A federal marshal in a suit jacket shut it off.

Katie White offered a loud prayer. She’s a war mom, with a son in Afghanistan and another who served in Iraq.

“Our government has become a corporation without a conscience,” she said. “And that’s happened because the citizens have not done their job. They’ve become discouraged. They’ve become cynical. They just don’t care.”

Jim Wise held her arm.

“As citizens of a democracy, we are all responsible for what is happening in Iraq,” he said. “I bear some responsibility. And I’m here to do something about it.”

Security officers gathered behind the front desk. The FBI arrived.

“As our government officials escalate the war in Iraq, we escalate our nonviolent efforts to end it,” Matt Ochalek said. “We’ve written to them. We’ve called. And they have not yet heard our message.”

Four Erie police cruisers pulled to the curb.

Federal officer Todd Carlson cleared his throat. “You will be arrested if you do not move,” he said.

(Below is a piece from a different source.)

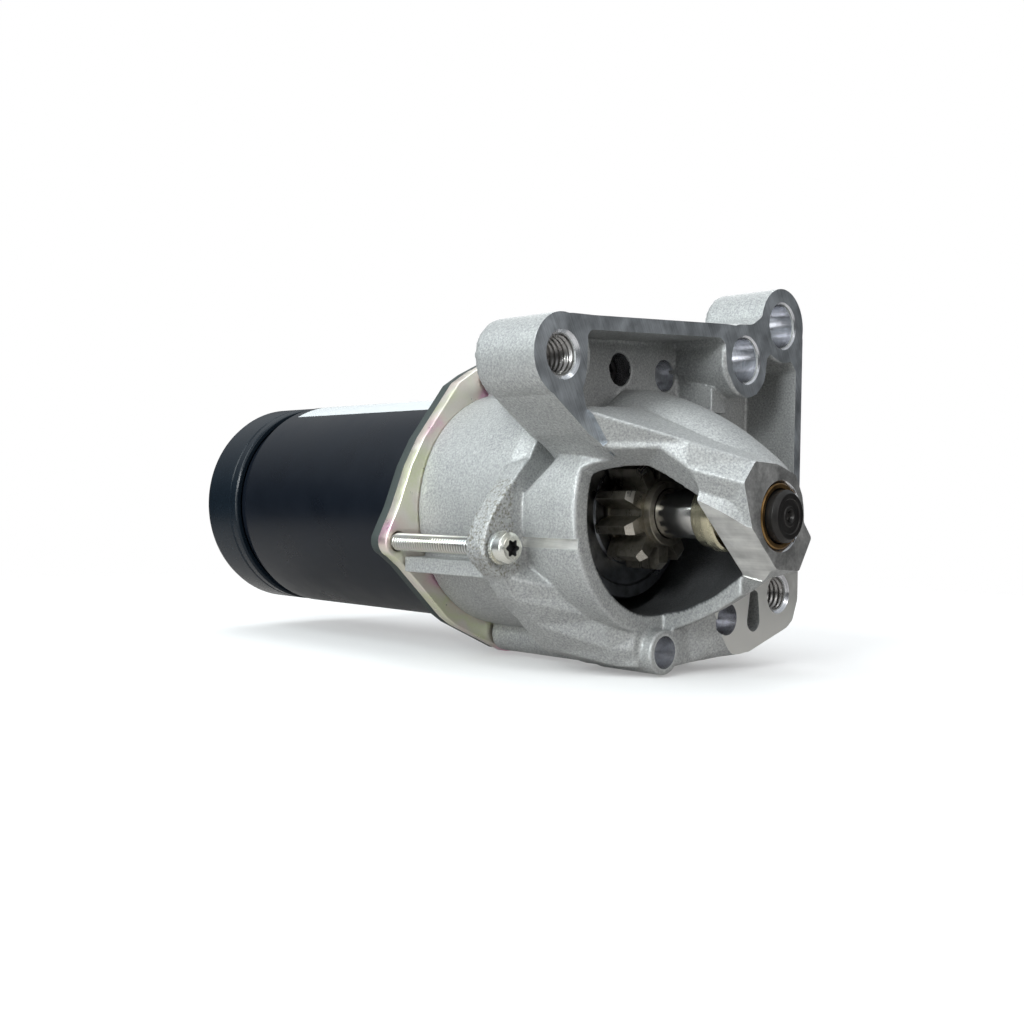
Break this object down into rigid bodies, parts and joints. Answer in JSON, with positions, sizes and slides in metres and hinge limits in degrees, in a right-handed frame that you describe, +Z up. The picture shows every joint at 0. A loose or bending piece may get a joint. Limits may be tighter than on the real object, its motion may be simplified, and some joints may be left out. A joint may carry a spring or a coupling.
{
  "type": "starter_motor",
  "caption": "Geared starter motor for a car engine, with a cast drive-end housing, sliding pinion in an open nose, motor tube and side solenoid",
  "frame": {"origin": "on the pinion shaft's axis, in the plane of the machined mounting face", "axes": "+Y runs from the nose to the motor's rear cap along the shaft, +Z is up as the part stands in the picture, +X is the side of the solenoid"},
  "size_m": [0.1342, 0.2146, 0.1076],
  "materials": {
    "housing_cast": "blasted casting with machined faces",
    "steel": "ground steel",
    "spring_steel": "drawn wire",
    "gear_steel": "dark hardened steel with bright edges",
    "collar_steel": "yellow zinc",
    "bronze": "sintered bronze",
    "nylon": "glass-filled nylon",
    "plate_zinc": "yellow-green zinc",
    "seal_rubber": "black rubber",
    "black_paint": "satin blue-black paint",
    "zinc_steel": "zinc plate",
    "copper": "bare copper",
    "core_steel": "stacked laminations",
    "magnet_ceramic": "ferrite",
    "carbon": "copper-carbon",
    "black_plastic": "moulded plastic",
    "lead_copper": "tinned copper braid"
  },
  "bodies": {
    "housing": {"drive_end_housing": "housing_cast", "fork_pivot_pin": "steel", "solenoid_core": "steel", "return_spring": "spring_steel", "brush_spring_1": "spring_steel", "brush_spring_2": "spring_steel", "brush_spring_3": "spring_steel", "brush_spring_4": "spring_steel", "nose_bush": "bronze", "centre_bush": "bronze", "rear_bush": "bronze", "ring_gear": "nylon", "brush_holder": "nylon", "mounting_plate": "plate_zinc", "plate_seal": "seal_rubber", "lead_grommet": "seal_rubber", "motor_tube": "black_paint", "rear_cap": "black_paint", "solenoid_case": "black_paint", "plate_screw_1": "zinc_steel", "plate_screw_2": "zinc_steel", "plate_screw_3": "zinc_steel", "through_bolt_1": "zinc_steel", "through_bolt_2": "zinc_steel", "solenoid_screw_1": "zinc_steel", "solenoid_screw_2": "zinc_steel", "battery_nut": "zinc_steel", "motor_nut": "zinc_steel", "spade_terminal": "zinc_steel", "solenoid_coil": "copper", "battery_stud": "copper", "motor_stud": "copper", "magnet_1": "magnet_ceramic", "magnet_2": "magnet_ceramic", "magnet_3": "magnet_ceramic", "magnet_4": "magnet_ceramic", "brush_1": "carbon", "brush_2": "carbon", "brush_3": "carbon", "brush_4": "carbon", "solenoid_cap": "black_plastic", "motor_lead": "lead_copper"},
    "armature": {"armature_shaft": "steel", "armature_core": "core_steel", "armature_winding": "copper", "commutator": "copper"},
    "drive": {"drive_shaft": "steel", "planet_pin_1": "steel", "planet_pin_2": "steel", "planet_pin_3": "steel", "stop_collar": "collar_steel", "retaining_ring": "steel"},
    "planet_1": {"planet_gear_1": "steel"},
    "planet_2": {"planet_gear_2": "steel"},
    "planet_3": {"planet_gear_3": "steel"},
    "clutch": {"overrunning_clutch": "gear_steel"},
    "pinion": {"pinion": "gear_steel"},
    "fork": {"fork_lever": "steel"},
    "plunger": {"solenoid_plunger": "steel"},
    "contact": {"moving_contact": "copper"}
  },
  "joints": [
    {"name": "armature_spin", "type": "hinge", "parent": "housing", "child": "armature", "pos_m": [0, 0.11, 0], "axis": [0, 1, 0], "continuous": true},
    {"name": "drive_spin", "type": "hinge", "parent": "housing", "child": "drive", "pos_m": [0, 0.05, 0], "axis": [0, 1, 0], "continuous": true},
    {"name": "planet_1_spin", "type": "hinge", "parent": "drive", "child": "planet_1", "pos_m": [0, 0.057, 0.01688], "axis": [0, 1, 0], "continuous": true},
    {"name": "planet_2_spin", "type": "hinge", "parent": "drive", "child": "planet_2", "pos_m": [-0.01461, 0.057, -0.00844], "axis": [0, 1, 0], "continuous": true},
    {"name": "planet_3_spin", "type": "hinge", "parent": "drive", "child": "planet_3", "pos_m": [0.01461, 0.057, -0.00844], "axis": [0, 1, 0], "continuous": true},
    {"name": "plunger_slide", "type": "slide", "parent": "housing", "child": "plunger", "axis": [0, 1, 0], "range_m": [0, 0.011], "stiffness_N_per_m": 1200, "springref_m": -0.006, "deforming": ["return_spring"]},
    {"name": "clutch_slide", "type": "slide", "parent": "drive", "child": "clutch", "axis": [0, -1, 0], "range_m": [0, 0.012]},
    {"name": "pinion_overrun", "type": "hinge", "parent": "clutch", "child": "pinion", "pos_m": [0, 0.0118, 0], "axis": [0, 1, 0], "continuous": true},
    {"name": "fork_swing", "type": "hinge", "parent": "housing", "child": "fork", "pos_m": [0.02719, 0.033, 0.01268], "axis": [-0.4226, 0, 0.9063], "range_deg": [0, 23.09]},
    {"name": "contact_slide", "type": "slide", "parent": "housing", "child": "contact", "axis": [0, 1, 0], "range_m": [0, 0.003]}
  ],
  "couplings": [
    {"joint": "drive_spin", "follows": "armature_spin", "ratio": 0.22222},
    {"joint": "planet_1_spin", "follows": "armature_spin", "ratio": -0.62222},
    {"joint": "planet_2_spin", "follows": "armature_spin", "ratio": -0.62222},
    {"joint": "planet_3_spin", "follows": "armature_spin", "ratio": -0.62222},
    {"joint": "clutch_slide", "follows": "plunger_slide", "ratio": 1.0909},
    {"joint": "fork_swing", "follows": "plunger_slide", "rad_per_m": 36.611},
    {"joint": "contact_slide", "follows": "plunger_slide", "ratio": 0.27273}
  ]
}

“You do what you have to do,” Wise answered.

The group knelt again.

Carlson returned a few minutes later. “You have three minutes to disperse,” he said. “We will give you those three minutes. And then we will arrest you.”

Anne McCarthy, a Benedictine sister, thanked him as he stepped over her.

It took more than 30 minutes — and some huffs from lawyers and courthouse employees who knotted in the lobby, not wanting to squeeze through the group — for security to finally move. They started by ushering out the news cameras.

The nine protesters were arrested without incident. They were put in three holding areas — the four women in one room, the five men in two others. They waited two hours for their turn before Chief U.S. Magistrate Judge Susan Paradise Baxter.

In that time, the Pentagon announced the deaths of two more U.S. servicemen. The war went on.